Gaylor awarded supercritical fluids/Green Chemistry educational equipment grant
Dr. Michael Gaylor, assistant professor of chemistry at Dakota State University, was recently awarded a supercritical fluids/Green Chemistry educational equipment grant valued at $35,000. The grant was awarded by Applied Separations Inc., an industry leader in environmentally friendly supercritical fluid technologies, in recognition of his achievements in developing supercritical fluid- and Green chemistry-based curricula at DSU.
“This is a distinguished accolade for our program and for DSU. It is also an exciting state-of-the-art educational equipment award that will greatly aid my continued efforts to bring our chemistry program into the 21st century by transforming it from one based on hazardous materials usage to one firmly grounded in modular technologies and Green chemistry and supercritical fluid principles and practices. Moreover, my students will benefit greatly from receiving hands-on experiences with lab technology used in top research and industry laboratories the world over,” said Dr.
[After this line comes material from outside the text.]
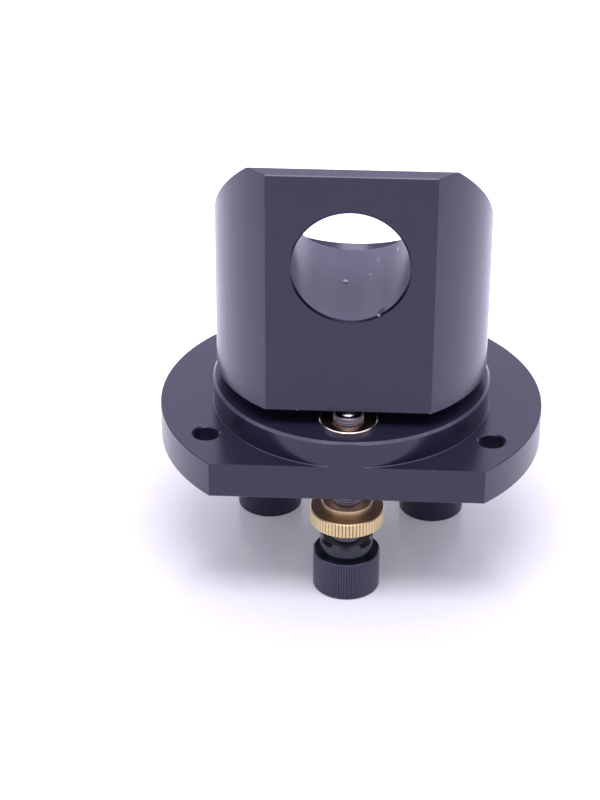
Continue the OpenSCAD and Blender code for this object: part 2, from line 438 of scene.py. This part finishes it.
class Value:
    """A shader socket to write Python expressions on. Each operator adds its Math node."""

    def __init__(self, shader, socket):
        self.shader = shader
        self.socket = socket

    def math(self, operation, *values):
        return self.shader.node("ShaderNodeMath", {"operation": operation}, dict(enumerate(values)))

    def __add__(self, other):
        return self.math("ADD", self, other)

    def __radd__(self, other):
        return self.math("ADD", other, self)

    def __sub__(self, other):
        return self.math("SUBTRACT", self, other)

    def __rsub__(self, other):
        return self.math("SUBTRACT", other, self)

    def __mul__(self, other):
        return self.math("MULTIPLY", self, other)

    def __rmul__(self, other):
        return self.math("MULTIPLY", other, self)

    def __pow__(self, other):
        return self.math("POWER", self, other)

    def root(self):
        return self.math("SQRT", self)

    def largest(self, other):
        return self.math("MAXIMUM", self, other)

    def above(self, low, high):
        """0 below low, 1 above high, and smooth between."""
        settings = {"interpolation_type": "SMOOTHSTEP", "clamp": True}
        return self.shader.node(
            "ShaderNodeMapRange", settings, {"Value": self, "From Min": low, "From Max": high}
        )


class Shader:
    """A material being written, round one Principled BSDF."""

    def __init__(self, name):
        self.material = bpy.data.materials.new(name)
        self.material.use_nodes = True
        self.tree = self.material.node_tree
        self.bsdf = self.tree.nodes["Principled BSDF"]
        self.place = self.node("ShaderNodeTexCoord", output="Object")

    def node(self, kind, settings=None, inputs=None, output=0):
        """Adds a node with its settings, then its sockets' values or links. Returns one output."""
        made = self.tree.nodes.new(kind)
        for name, setting in (settings or {}).items():
            setattr(made, name, setting)
        for key, given in (inputs or {}).items():
            self.give(made.inputs[key], given)
        return Value(self, made.outputs[output])

    def give(self, socket, given):
        """Links a Value to a socket, or sets the socket's own number, colour or vector."""
        if isinstance(given, Value):
            self.tree.links.new(given.socket, socket)
        elif socket.type == "RGBA":
            socket.default_value = (*given, 1.0)[:4]
        else:
            socket.default_value = given

    def surface(self, **inputs):
        """Gives the Principled BSDF its inputs; an underscore in a name stands for a space."""
        for name, given in inputs.items():
            self.give(self.bsdf.inputs[name.replace("_", " ")], given)

    def xyz(self):
        """The three coordinates of the point being shaded, in metres."""
        parts = self.node("ShaderNodeSeparateXYZ", inputs={0: self.place}).socket.node
        return [Value(self, socket) for socket in parts.outputs]

    def vector(self, x, y, z):
        return self.node("ShaderNodeCombineXYZ", inputs={0: x, 1: y, 2: z})

    def noise(self, where, scale, detail=2.0, roughness=0.5):
        inputs = {"Vector": where, "Scale": scale, "Detail": detail, "Roughness": roughness}
        return self.node("ShaderNodeTexNoise", inputs=inputs)

    def mix(self, factor, low, high):
        """A colour between low and high."""
        settings = {"data_type": "RGBA", "clamp_factor": True}
        mixed = self.node("ShaderNodeMix", settings, {"Factor": factor}, output=2)
        sockets = [s for s in mixed.socket.node.inputs if s.type == "RGBA"]
        self.give(sockets[0], low)
        self.give(sockets[1], high)
        return mixed

    def bump(self, height, distance):
        inputs = {"Height": height, "Strength": 1.0, "Distance": distance}
        return self.node("ShaderNodeBump", inputs=inputs)

    def spot(self, centre_mm, size_mm):
        """1 inside an ellipsoid, and 0 outside it, from its middle and half size in millimetres."""
        centre = [length * MM for length in centre_mm]
        stretch = [1.0 / (length * MM) for length in size_mm]
        offset = self.node(
            "ShaderNodeVectorMath", {"operation": "SUBTRACT"}, {0: self.place, 1: centre}
        )
        stretched = self.node(
            "ShaderNodeVectorMath", {"operation": "MULTIPLY"}, {0: offset, 1: stretch}
        )
        away = self.node(
            "ShaderNodeVectorMath", {"operation": "LENGTH"}, {0: stretched}, output="Value"
        )
        return 1.0 - away.above(0.6, 1.0)


def shade(share, colour):
    """A colour made darker or lighter by a share."""
    return tuple(min(1.0, c * share) for c in colour)


# ---------------------------------------------------------------- materials


def from_axis(shader, centre):
    """The distance of the point being shaded from a vertical axis, and its height."""
    x, y, z = shader.xyz()
    return ((x - centre[0]) ** 2 + (y - centre[1]) ** 2).root(), z


def tool_marks(shader, centre):
    """Fine lines round a vertical axis: rings on a faced surface, and hoops on a turned wall."""
    away, z = from_axis(shader, centre)
    lines = shader.vector(away * TOOL_MARK_SCALE, 0.0, z * TOOL_MARK_SCALE)
    return shader.noise(lines, 1.0, detail=3.0, roughness=0.6)


def dust(shader, size=0.07 * MM, scale=500.0):
    """Sparse pale specks of a given size, with a given number of cells to the metre."""
    near = shader.node(
        "ShaderNodeTexVoronoi", {"feature": "F1"}, {"Vector": shader.place, "Scale": scale}
    )
    return 1.0 - near.above(0.5 * size * scale, size * scale)


def worn_edge(shader, distance, along, width):
    """Broken bare patches on an edge, from the distance to it and the way along it."""
    strip = shader.vector(along * PATCH_SCALE, 0.0, 0.0)
    patches = shader.noise(strip, 1.0, detail=4.0, roughness=0.7)
    return (1.0 - distance.above(0.4 * width, width)) * patches.above(0.5, 0.68)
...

Gaylor.
What is a supercritical fluid you ask? It is any substance (such as the carbon dioxide gas that we exhale and emit from our automobiles) that exists beyond its so-called critical temperature and pressure. Under these conditions, the substance is no longer distinguishable as a gas or a liquid, but instead becomes a peculiar hybrid state of matter possessing the desirable properties of both phases of matter.
For chemists, supercritical fluids are invaluable tools in that they can easily diffuse through solid materials just like a gas, while simultaneously effectively dissolving desired materials just like a liquid solvent. Perhaps the most recognizable examples of the importance of supercritical fluids in contemporary society is the large-scale industrial use of supercritical carbon dioxide to safely decaffeinate coffees and teas, and to remove fats from “low fat” foods. Such food manufacturing processes have historically relied on enormous volumes of toxic liquid solvents, which then must be disposed of as hazardous waste, thereby compromising human and environmental health.
As the study and practice of chemistry has evolved to rely on a plethora of similarly hazardous materials, use of supercritical fluids in teaching and research labs is becoming a priority for institutions seeking to minimize safety risks (especially for students) and waste generation. Supercritical carbon dioxide has become particularly popular in recent years, as it is non-toxic, has an easily attainable critical temperature and pressure, and new technologies now make it possible to recycle this gas virtually endlessly. In so doing, it is actually possible to operate one’s carbon emission budgets in the black.
Dr. Gaylor was recently invited to attend the American Chemical Society’s 18th Annual Green Chemistry and Engineering Conference in Bethesda Maryland as an honored guest to receive the award in person during the keynote address ceremony.